Samsung and IBM announce “vertical” chips: they consume very little

Samsung and IBM have combined their knowledge and efforts to potentially create the chips of the future: here’s how they work and what the advantages are

The innovation announced by Samsung and IBM in the last few days attests to the progress we could achieve if two giants of their caliber were to face more often the challenges that technology has to face. In the future chips will change, and a lot, and they will do so according to Samsung and IBM.

The one announced by the two giants at the 67th edition of the International Electron Devices Meeting (IEDM) is, potentially, a revolution of epochal scope. The two giants of computer science and technology have explained to the world that they have worked for a long time to understand how to give an evolutionary step to the current chips with FinFET architecture. Which, it is true, are improving from year to year, but more and more often there is the feeling that the differences between one generation and the next are increasingly blurred, and consequently that we are close to an evolutionary peak beyond which we can no longer go.

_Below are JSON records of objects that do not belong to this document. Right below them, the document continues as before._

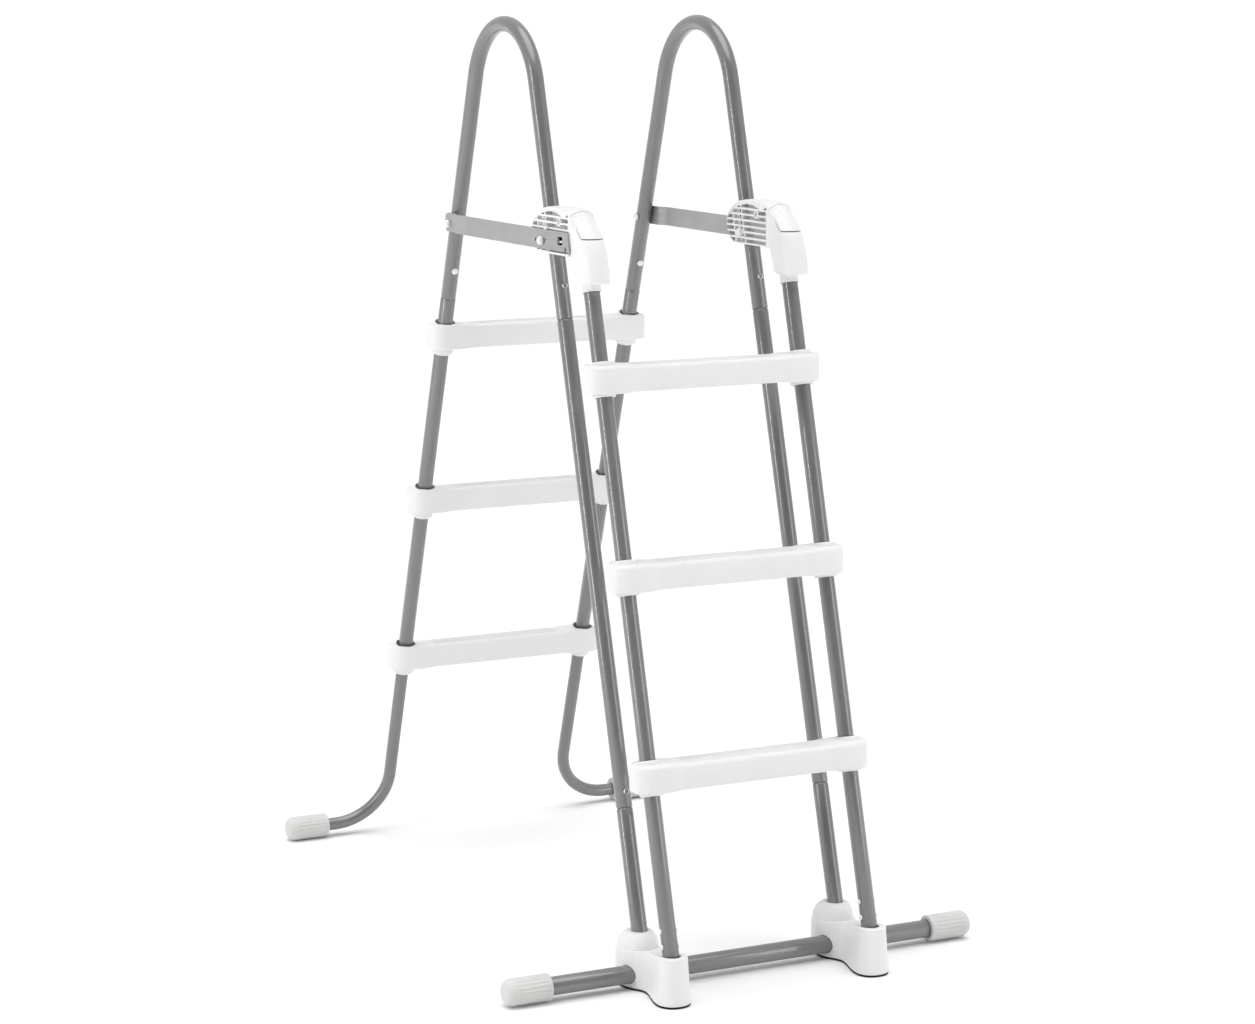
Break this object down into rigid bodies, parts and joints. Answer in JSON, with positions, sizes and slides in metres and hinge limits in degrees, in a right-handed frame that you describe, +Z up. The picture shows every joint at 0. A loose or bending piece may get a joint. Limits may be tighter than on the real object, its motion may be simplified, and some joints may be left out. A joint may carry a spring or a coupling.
{
  "type": "pool ladder",
  "caption": "A-frame ladder for an above-ground pool, with bowed handrails, plastic treads on both sides and an outer step frame that unlatches and tilts out.",
  "frame": {"origin": "on the floor, under the middle of the ladder's box", "axes": "+Z up, X along the treads, -Y towards the outer (ground) side and +Y towards the pool side"},
  "size_m": [0.816, 1.1778, 1.4639],
  "materials": {
    "tube": "satin",
    "strap": "satin",
    "white": "satin",
    "white_fastener": "gloss",
    "cap": "matte",
    "pad": "matte",
    "steel": "satin"
  },
  "bodies": {
    "fixed_frame": {"handrail_left": "tube", "handrail_right": "tube", "outer_upper_leg_left": "tube", "outer_upper_leg_right": "tube", "outer_lower_leg_left": "tube", "outer_lower_leg_right": "tube", "inner_leg_left": "tube", "inner_leg_right": "tube", "joint_screw_outer_left": "steel", "joint_screw_outer_right": "steel", "joint_screw_low_left": "steel", "joint_screw_low_right": "steel", "joint_screw_inner_left": "white_fastener", "joint_screw_inner_right": "white_fastener", "foot_tube_left": "tube", "foot_tube_right": "tube", "foot_cap_left": "cap", "foot_cap_right": "cap", "base_cap_left": "cap", "base_cap_right": "cap", "base_shoe_left": "white", "base_shoe_right": "white", "shoe_pad_left": "pad", "shoe_pad_right": "pad", "strap_left": "strap", "strap_right": "strap", "strap_bolt_outer_left": "white_fastener", "strap_bolt_outer_right": "white_fastener", "strap_bolt_inner_left": "white_fastener", "strap_bolt_inner_right": "white_fastener", "bracket_left": "white", "bracket_right": "white", "catch_pin_left": "steel", "catch_pin_right": "steel", "base_bar": "tube", "inner_step_1": "white", "inner_step_2": "white", "inner_step_3": "white"},
    "step_frame": {"step_tube_left": "tube", "step_tube_right": "tube", "foot_plug_left": "white", "foot_plug_right": "white", "plug_pin_low_left": "white_fastener", "plug_pin_low_right": "white_fastener", "plug_pin_high_left": "white_fastener", "plug_pin_high_right": "white_fastener", "head_left": "white", "head_right": "white", "latch_pin_left": "steel", "latch_pin_right": "steel", "head_collar_left": "white", "head_collar_right": "white", "outer_step_1": "white", "outer_step_2": "white", "outer_step_3": "white"},
    "latch_left": {"latch_left": "white"},
    "latch_right": {"latch_right": "white"}
  },
  "joints": [
    {"name": "step_frame_tilt", "type": "hinge", "parent": "fixed_frame", "child": "step_frame", "pos_m": [0, -0.56818, 0.028], "axis": [1, 0, 0], "range_deg": [0, 5]},
    {"name": "latch_left_lift", "type": "hinge", "parent": "step_frame", "child": "latch_left", "pos_m": [-0.1735, -0.269, 1.1592], "axis": [-1, 0, 0], "range_deg": [0, 15], "stiffness_Nm_per_rad": 0.15, "springref_deg": -20.05},
    {"name": "latch_right_lift", "type": "hinge", "parent": "step_frame", "child": "latch_right", "pos_m": [0.1735, -0.269, 1.1592], "axis": [-1, 0, 0], "range_deg": [0, 15], "stiffness_Nm_per_rad": 0.15, "springref_deg": -20.05}
  ]
}
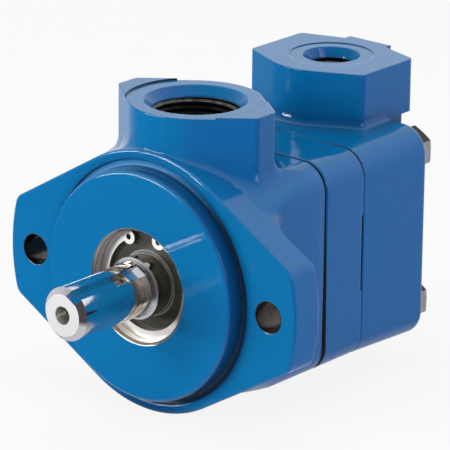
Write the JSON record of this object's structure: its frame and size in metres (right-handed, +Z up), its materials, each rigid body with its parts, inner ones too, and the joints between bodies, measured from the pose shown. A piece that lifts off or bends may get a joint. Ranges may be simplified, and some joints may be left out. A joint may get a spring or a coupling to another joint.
{
  "type": "hydraulic vane pump",
  "caption": "Flange-mounted hydraulic vane pump with a straight keyed shaft, upright inlet and outlet ports and sliding vanes inside a cam ring.",
  "frame": {"origin": "on the shaft axis, in the face of the mounting flange", "axes": "+Z up towards the ports, -Y out along the drive shaft, +X to the right seen from the drive end"},
  "size_m": [0.1296, 0.1673, 0.1084],
  "materials": {
    "blue_paint": "glossy blue enamel over cast iron",
    "zinc_steel": "zinc-plated steel",
    "ground_steel": "ground bright steel",
    "bearing_steel": "polished bearing steel",
    "spring_steel": "phosphated spring steel",
    "nitrile": "moulded nitrile rubber",
    "sintered_iron": "machined iron",
    "bronze": "bearing bronze"
  },
  "bodies": {
    "housing": {"mounting_body": "blue_paint", "cam_ring": "blue_paint", "outlet_cover": "blue_paint", "cover_bolts": "zinc_steel", "locating_pins": "ground_steel", "body_face_seal": "nitrile", "cover_face_seal": "nitrile", "retaining_ring": "zinc_steel", "shaft_seal": "nitrile", "shaft_seal_case": "spring_steel", "shaft_seal_spring": "spring_steel", "bearing_outer_race": "bearing_steel", "rear_bushing": "bronze"},
    "shaft_set": {"drive_shaft": "ground_steel", "bearing_inner_race": "bearing_steel", "shaft_snap_ring": "spring_steel", "rotor": "ground_steel"},
    "bearing_cage_set": {"bearing_cage": "spring_steel", "bearing_balls": "bearing_steel"},
    "pressure_plate_set": {"pressure_plate": "sintered_iron", "pressure_plate_seal": "nitrile", "pressure_plate_spring": "spring_steel"},
    "vane_01_slider": {"vane_01": "ground_steel"},
    "vane_02_slider": {"vane_02": "ground_steel"},
    "vane_03_slider": {"vane_03": "ground_steel"},
    "vane_04_slider": {"vane_04": "ground_steel"},
    "vane_05_slider": {"vane_05": "ground_steel"},
    "vane_06_slider": {"vane_06": "ground_steel"},
    "vane_07_slider": {"vane_07": "ground_steel"},
    "vane_08_slider": {"vane_08": "ground_steel"},
    "vane_09_slider": {"vane_09": "ground_steel"},
    "vane_10_slider": {"vane_10": "ground_steel"},
    "vane_11_slider": {"vane_11": "ground_steel"},
    "vane_12_slider": {"vane_12": "ground_steel"}
  },
  "joints": [
    {"name": "shaft_spin", "type": "hinge", "parent": "housing", "child": "shaft_set", "pos_m": [0, 0, 0], "axis": [0, 1, 0], "continuous": true},
    {"name": "bearing_cage_spin", "type": "hinge", "parent": "housing", "child": "bearing_cage_set", "pos_m": [0, 0.01275, 0], "axis": [0, 1, 0], "continuous": true},
    {"name": "pressure_plate_float", "type": "slide", "parent": "housing", "child": "pressure_plate_set", "axis": [0, 1, 0], "range_m": [0, 0.00045], "stiffness_N_per_m": 10000, "springref_m": -0.004},
    {"name": "vane_01_slide", "type": "slide", "parent": "shaft_set", "child": "vane_01_slider", "axis": [0.9659, 0, 0.2588], "range_m": [0, 0.00274]},
    {"name": "vane_02_slide", "type": "slide", "parent": "shaft_set", "child": "vane_02_slider", "axis": [0.7071, 0, 0.7071], "range_m": [0, 0.00315]},
    {"name": "vane_03_slide", "type": "slide", "parent": "shaft_set", "child": "vane_03_slider", "axis": [0.2588, 0, 0.9659], "range_m": [0, 0.00285]},
    {"name": "vane_04_slide", "type": "slide", "parent": "shaft_set", "child": "vane_04_slider", "axis": [-0.2588, 0, 0.9659], "range_m": [0, 0.00059]},
    {"name": "vane_05_slide", "type": "slide", "parent": "shaft_set", "child": "vane_05_slider", "axis": [-0.7071, 0, 0.7071], "range_m": [0, 0.0003]},
    {"name": "vane_06_slide", "type": "slide", "parent": "shaft_set", "child": "vane_06_slider", "axis": [-0.9659, 0, 0.2588], "range_m": [0, 0.00049]},
    {"name": "vane_07_slide", "type": "slide", "parent": "shaft_set", "child": "vane_07_slider", "axis": [-0.9659, 0, -0.2588], "range_m": [0, 0.00274]},
    {"name": "vane_08_slide", "type": "slide", "parent": "shaft_set", "child": "vane_08_slider", "axis": [-0.7071, 0, -0.7071], "range_m": [0, 0.00315]},
    {"name": "vane_09_slide", "type": "slide", "parent": "shaft_set", "child": "vane_09_slider", "axis": [-0.2588, 0, -0.9659], "range_m": [0, 0.00285]},
    {"name": "vane_10_slide", "type": "slide", "parent": "shaft_set", "child": "vane_10_slider", "axis": [0.2588, 0, -0.9659], "range_m": [0, 0.00059]},
    {"name": "vane_11_slide", "type": "slide", "parent": "shaft_set", "child": "vane_11_slider", "axis": [0.7071, 0, -0.7071], "range_m": [0, 0.0003]},
    {"name": "vane_12_slide", "type": "slide", "parent": "shaft_set", "child": "vane_12_slider", "axis": [0.9659, 0, -0.2588], "range_m": [0, 0.00049]}
  ],
  "couplings": [
    {"joint": "bearing_cage_spin", "follows": "shaft_spin", "ratio": 0.38158}
  ]
}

How are the new chips of Samsung and IBM

So the conference in San Francisco, the IEDM, opened with the ringing of bells of innovation by Samsung – IBM. It is a new architecture for chips, more technically a new design, which provides a stacking of transistors, or – simplifying a lot – the individual devices that materially, connected to each other, make the chips.

In current products you have to imagine the transistors side by side, as if they were arranged on a horizontal plane, resting on a surface (obviously in infinitesimal spaces). This architecture is called FinFET and exists since many years: all the most known chips, even the most recent ones like Snapdragon 8 Gen 1 or MediaTek Dimensity 9000, are realized with FinFET design.

Samsung and IBM see the chips of tomorrow with a new architecture, called Vertical Transport Field Effect Transistors or VTFET, in more understandable terms chips in which transistors are no longer side by side but arranged one on top of the other. In FinFETs, the current flows horizontally from one side of the chip to the other, while in VTFETs the current flows vertically, so from the low vertex represented by the transistor at the base to the one acting as a high vertex, the one at the top.

The advantages of “vertical” chips

The new VTFET architecture, according to Samsung and IBM, has at least two main advantages. The first one is that it will be possible to double the chips power in less than two years, the second one is the higher efficiency obtainable from the “vertical” flow of the current, so lower consumption with the same power or higher power with the same consumption.

This is the main advantage, at least according to the two companies that have impressed with the estimate of 85% less consumption with the same power with the current chips, which means, again according to the estimates of Samsung and IBM, that in a few years we could even approach the week of autonomy on a charge that guaranteed glorious products such as the first Nokia 3310.

To say how long it will be necessary to wait for the innovation of Samsung and IBM is premature: the two have not set a time horizon within which VTFET technology will arrive on the market, we hope it will come soon.